## Begin

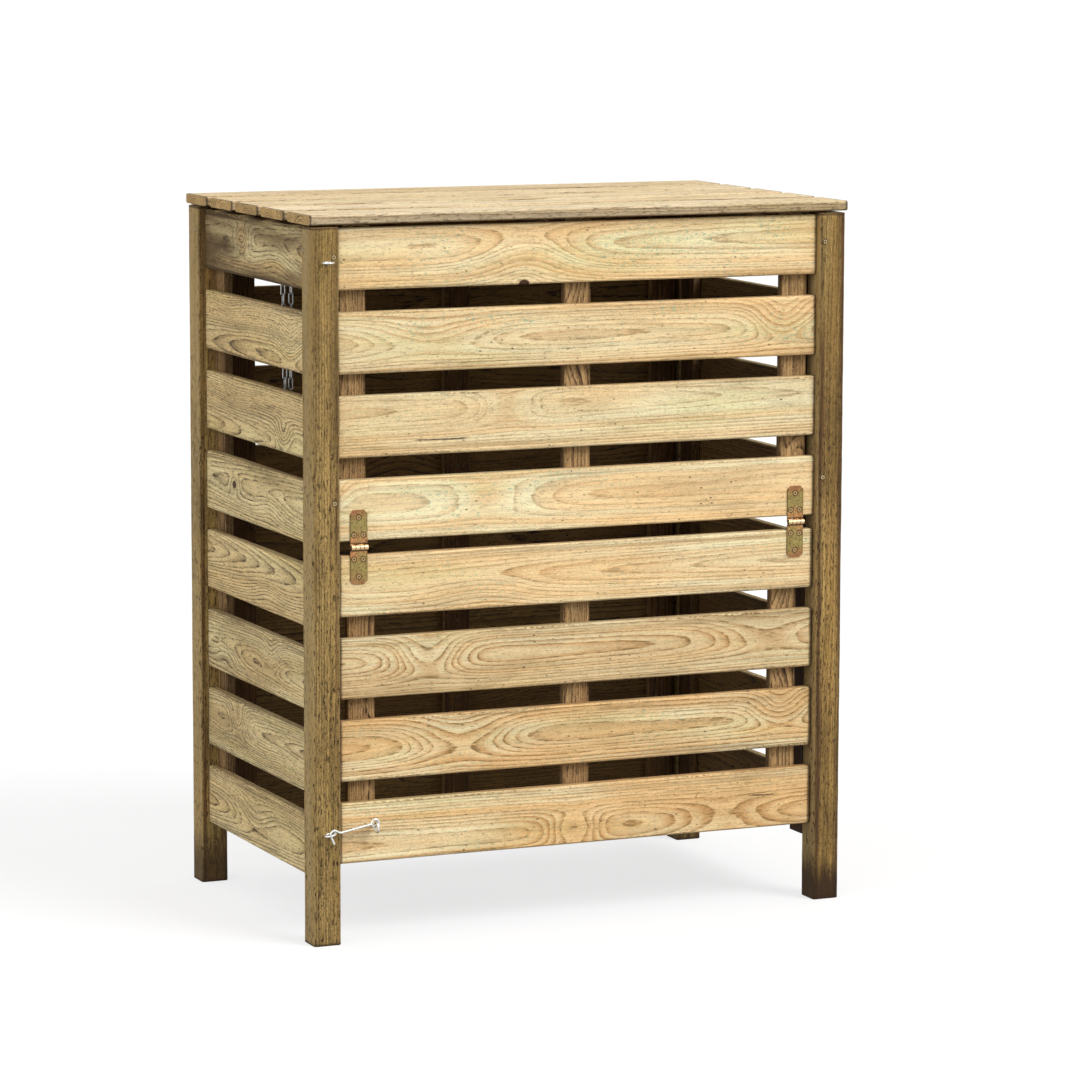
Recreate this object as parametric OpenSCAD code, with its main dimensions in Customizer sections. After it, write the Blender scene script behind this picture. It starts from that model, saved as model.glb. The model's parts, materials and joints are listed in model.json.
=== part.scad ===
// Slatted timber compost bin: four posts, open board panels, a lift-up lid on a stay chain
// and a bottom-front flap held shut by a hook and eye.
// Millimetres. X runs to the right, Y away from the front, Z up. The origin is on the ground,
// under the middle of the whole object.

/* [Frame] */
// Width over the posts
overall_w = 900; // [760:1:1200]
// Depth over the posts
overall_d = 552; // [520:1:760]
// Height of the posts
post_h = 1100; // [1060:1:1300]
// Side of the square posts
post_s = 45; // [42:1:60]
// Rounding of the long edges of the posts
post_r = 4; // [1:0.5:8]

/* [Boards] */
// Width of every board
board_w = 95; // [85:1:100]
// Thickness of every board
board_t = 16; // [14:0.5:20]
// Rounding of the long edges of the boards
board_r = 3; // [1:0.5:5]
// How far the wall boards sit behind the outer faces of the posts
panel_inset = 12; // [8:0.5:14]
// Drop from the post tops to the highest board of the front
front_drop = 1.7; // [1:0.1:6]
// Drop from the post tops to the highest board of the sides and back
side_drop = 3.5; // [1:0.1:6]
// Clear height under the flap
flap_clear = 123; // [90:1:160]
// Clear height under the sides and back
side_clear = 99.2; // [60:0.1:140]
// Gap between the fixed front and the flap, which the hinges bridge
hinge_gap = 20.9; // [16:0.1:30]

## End

## What you need to do
From the opening line of the data above, please print each line as written up to and including the line that contains "the whole object.", and nothing more.

## Result of this task
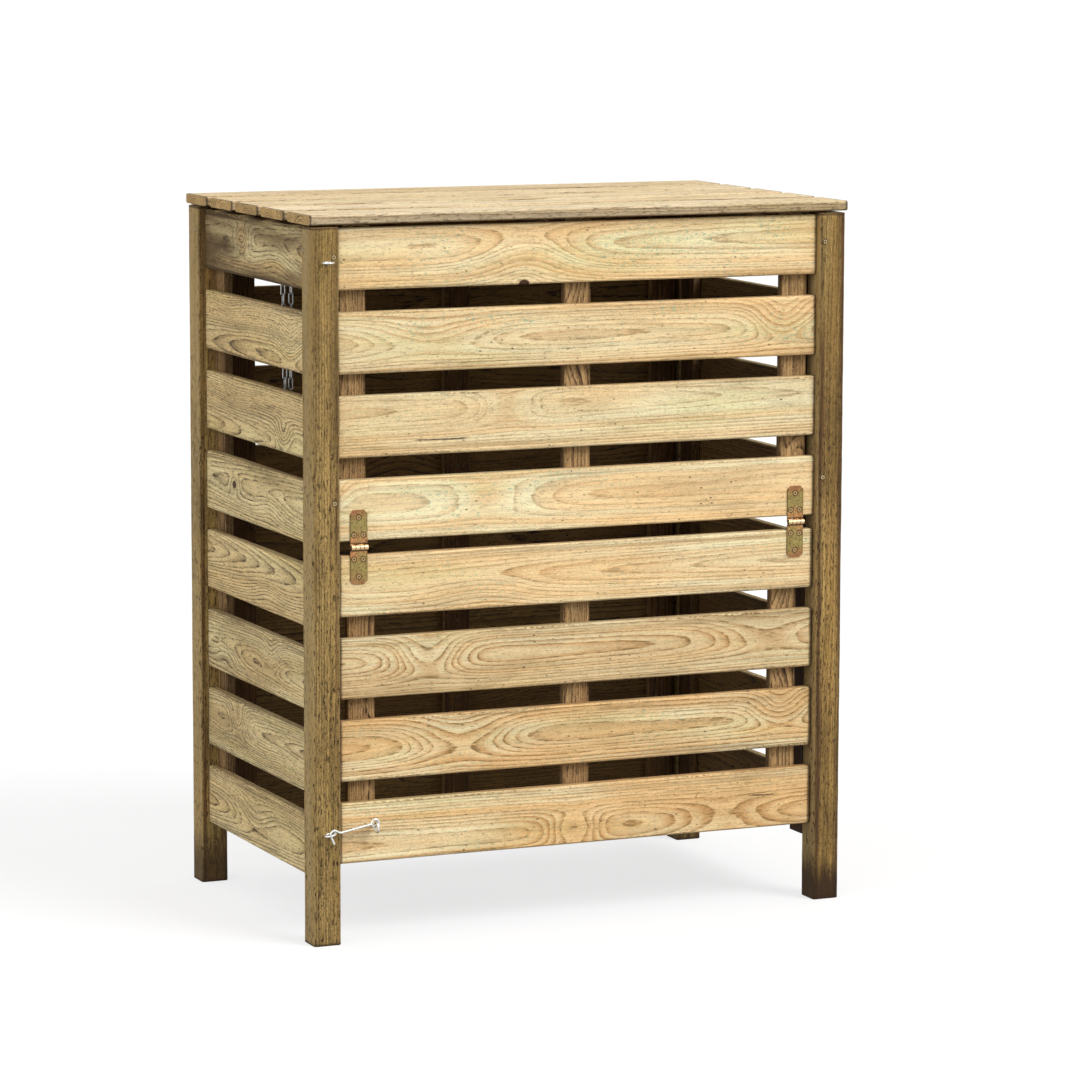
Recreate this object as parametric OpenSCAD code, with its main dimensions in Customizer sections. After it, write the Blender scene script behind this picture. It starts from that model, saved as model.glb. The model's parts, materials and joints are listed in model.json.
=== part.scad ===
// Slatted timber compost bin: four posts, open board panels, a lift-up lid on a stay chain
// and a bottom-front flap held shut by a hook and eye.
// Millimetres. X runs to the right, Y away from the front, Z up. The origin is on the ground,
// under the middle of the whole object.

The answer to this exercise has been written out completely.